If you want to compare waxed cotton specifically, browse our Barbour wax jackets alongside our Belstaff collection.

When a Barbour jacket might not be worth it

Not every buyer will get the same value from a Barbour jacket. If any of the following apply, a cheaper or different option may make more sense:

  • You need something for occasional use — a few times a month at most. The cost-per-wear argument weakens if the jacket is not in regular rotation.
  • You want zero-maintenance outerwear. Waxed cotton needs periodic re-proofing, and if that sounds like more effort than you want to put in, a synthetic waterproof that you can throw in the washing machine may suit better.
  • You need full waterproofing for heavy, sustained rain. Waxed cotton handles showers and drizzle well but is not a sealed membrane. For persistent downpours, a dedicated waterproof shell — including Barbour's own waterproof range — is a better tool for the job.
  • You are buying based on the brand name rather than practical use. The value in a Barbour jacket comes from wearing it regularly and maintaining it. If it sits in a cupboard, the maths does not work.

Being honest about this is important. Barbour jackets are well made, but "well made" only translates to "good value" if the jacket gets used.


Browse and buy

Browse our full range of Barbour men's jackets and Barbour women's jackets, or start with the Barbour wax jacket collection if waxed cotton is what you are after. Check the Barbour sale for current reductions, or return to the main Barbour collection to see everything in one place.

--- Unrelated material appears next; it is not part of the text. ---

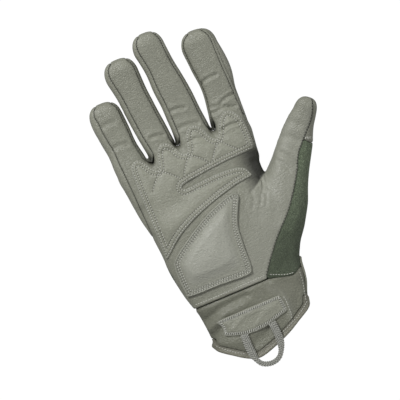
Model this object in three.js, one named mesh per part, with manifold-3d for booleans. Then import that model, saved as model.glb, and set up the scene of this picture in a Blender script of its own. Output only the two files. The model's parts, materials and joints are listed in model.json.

To understand what it is like to own a wax jacket over time, read Living with a Barbour Wax Jacket.

More Barbour reading:

The History of Barbour: From South Shields Oilskins to Iconic Wax Jackets
Barbour, for Queen and Country
How to Re-Wax a Barbour Jacket
How to Clean a Barbour Wax Jacket

Frequently Asked Questions

Why do Barbour wax jackets cost more than synthetic waterproof jackets?

Waxed cotton is more expensive to produce than polyester or nylon because the base fabric costs more, the waxing process is an additional manufacturing step, and the cloth needs a heavier weight to hold the finish. UK factory production at Barbour's South Shields site adds further cost compared to offshore manufacturing.

What is the cost per wear of a Barbour jacket?

Worn roughly twice a week across three seasons, a Barbour wax jacket at around £270 works out at approximately £0.23–£0.34 per wear over a 10–15 year lifespan. That is comparable to or lower than a high-street waterproof at £60–£100 that needs replacing every 2–3 years.

How does Barbour's pricing compare to Belstaff, Filson and Schöffel?

Barbour wax jackets typically range from £230–£400. Belstaff waxed cotton starts around £350–£700, Filson tin cloth and waxed canvas from around £300–£500, and Schöffel country jackets from around £300–£600. Barbour sits at the lower end of the premium outerwear range while offering comparable materials, UK heritage and a long-term repair service.

Does Barbour's repair service affect the long-term value of a jacket?

Yes. Barbour's South Shields factory processes around 13,000 returned jackets each year for re-waxing, patching and repair. This means a worn jacket can be restored rather than replaced, which extends its useful life and reduces the effective cost of ownership over time.

When is a Barbour jacket not worth the price?

The value argument weakens if the jacket is only worn occasionally, if you prefer zero-maintenance outerwear that can be machine washed, or if you need full waterproof protection for sustained heavy rain. The cost-per-wear calculation works best when the jacket is in regular rotation across multiple seasons.